NAFTA was a first step. Then, during Jeb’s presidency, amnesty and a sizable opening of the borders with Mexico would have been the next step for the next generation (unluckily, Jeb lost his 1994 race for governor of Florida, but, luckily, George W. won his race for governor of Texas).
– And, who knows, in the mid–21st century, perhaps George P. Bush could be elected President as the obvious natural leader of a now substantially mestizoized population.

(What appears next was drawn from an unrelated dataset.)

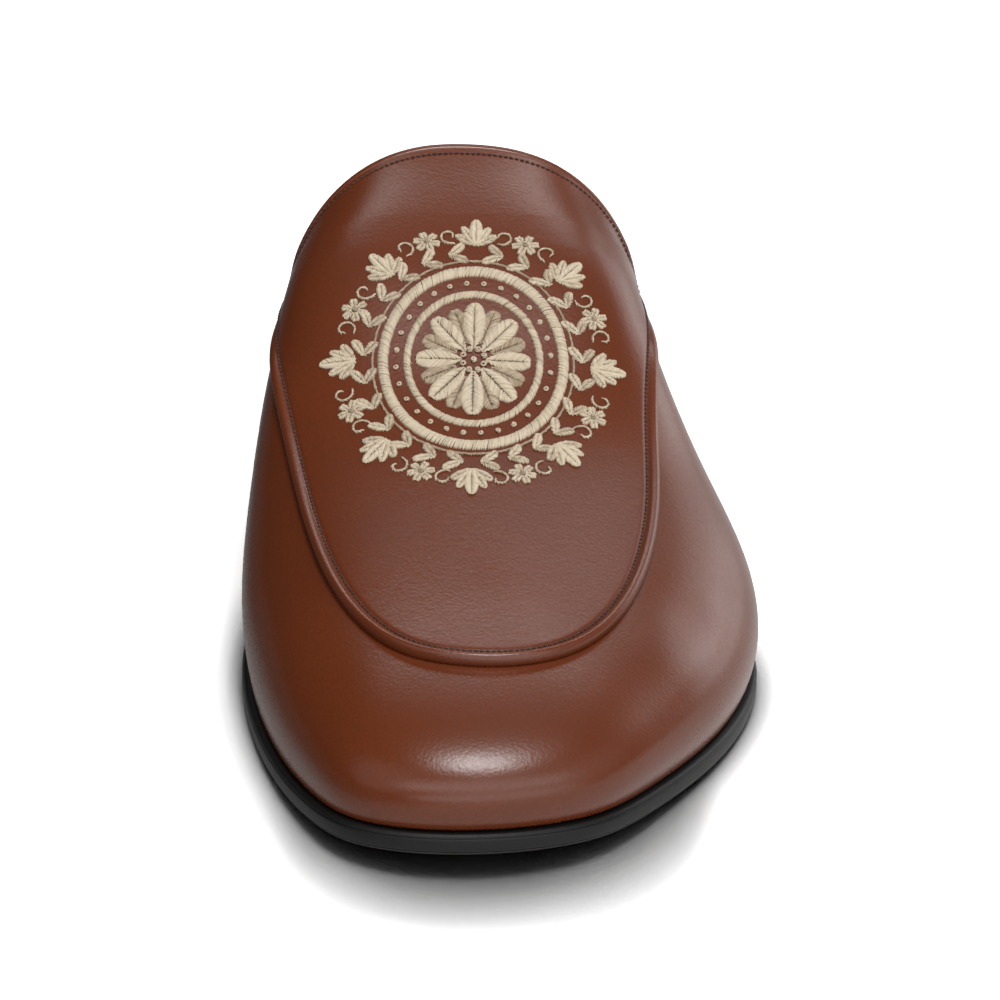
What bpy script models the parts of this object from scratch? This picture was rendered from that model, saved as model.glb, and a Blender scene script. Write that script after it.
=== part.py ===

It all made a certain amount of sense.
Perhaps the problem was that the victory of NAFTA was classified as a win for “globalism” rather than for, say, “neighborism.” If there had existed a term for the common sense idea that we should be nicer to our two neighbors, neither of whom could ever be a military threat, than to distant potential rivals (such as, oh, China), maybe we would have stopped there.
(But the logic of globalism said it was a no-brainer for Congress in 2000 to give permanent most favored national trade status to China. Before then, China’s status came up for review each year, which tended to deter American CEOs from shutting down factories in America and offshoring everything to China. But the 2000 move served as a green light that shutting American factories in favor of Chinese manufacturing was a safe bet for the long term, apparently greatly speeding up the hollowing out of the American economy.
Also, NAFTA would have been much better if the U.S. had not insisted on Mexico getting rid of its traditional high tariffs on corn, which served to keep down on the farm peasants whose ancestors had been growing corn for thousands of years. The minor boost to the profits of Nebraska corn farmers, who were much more efficient than Mexican peasants, helped drive millions of peasants to illegally immigrate to the U.S. But increasing illegal immigration was more of a feature than a bug from the point of view of the Bush Dynasty.)
But thus NAFTA was non-negotiable and Ross Perot as Bush’s VP was a non-starter.